For something more relaxed, the south coast’s beachside bars offer some of the Caribbean’s most genuinely pleasurable sunset-to-late-night experiences. A rum cocktail in hand, Atlantic breeze coming off the water, sky going through its sunset color sequence — this is the Barbados nightlife experience that sends people back year after year.

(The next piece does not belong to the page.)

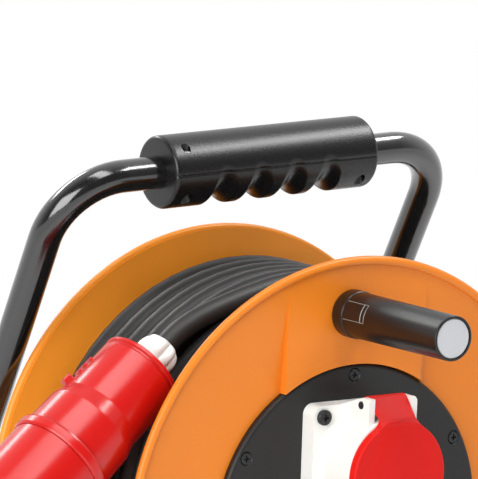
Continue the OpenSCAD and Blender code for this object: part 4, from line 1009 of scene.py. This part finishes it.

Late-Night Food and After-Party Scene
Oistins Fish Fry, a short distance east of The Gap, is among the Caribbean’s most celebrated food markets. Open from Thursday through Sunday, this weekly gathering brings together the entire south coast community around open-air stalls serving fried flying fish, mahi-mahi, grilled lobster, and macaroni pie. It’s a party in its own right — rum bars are scattered throughout, DJs set up under tarpaulins, and the atmosphere is warm and communally Bajan in a way that no restaurant can replicate. No visit to Barbados is complete without it.
Tips for Visitors
The Gap operates at its most electric on Thursday, Friday, and Saturday nights. Cover charges at most clubs are minimal — typically under BDS $40 — or nonexistent. The dress code across The Gap is casual-smart: shorts are generally fine, but venues appreciate effort. Taxis and rideshares are plentiful along the strip. During Crop Over season, book accommodation and event tickets well in advance — the island fills up significantly during August.
Why Barbados Belongs in Every Caribbean Nightlife Conversation
Barbados nightlife has lasted this long because it’s rooted in genuine culture rather than tourist infrastructure alone. The rum is exceptional, the soca music hits differently when it’s Bajan, and The Gap has a character that makes every night there feel like the only night that matters.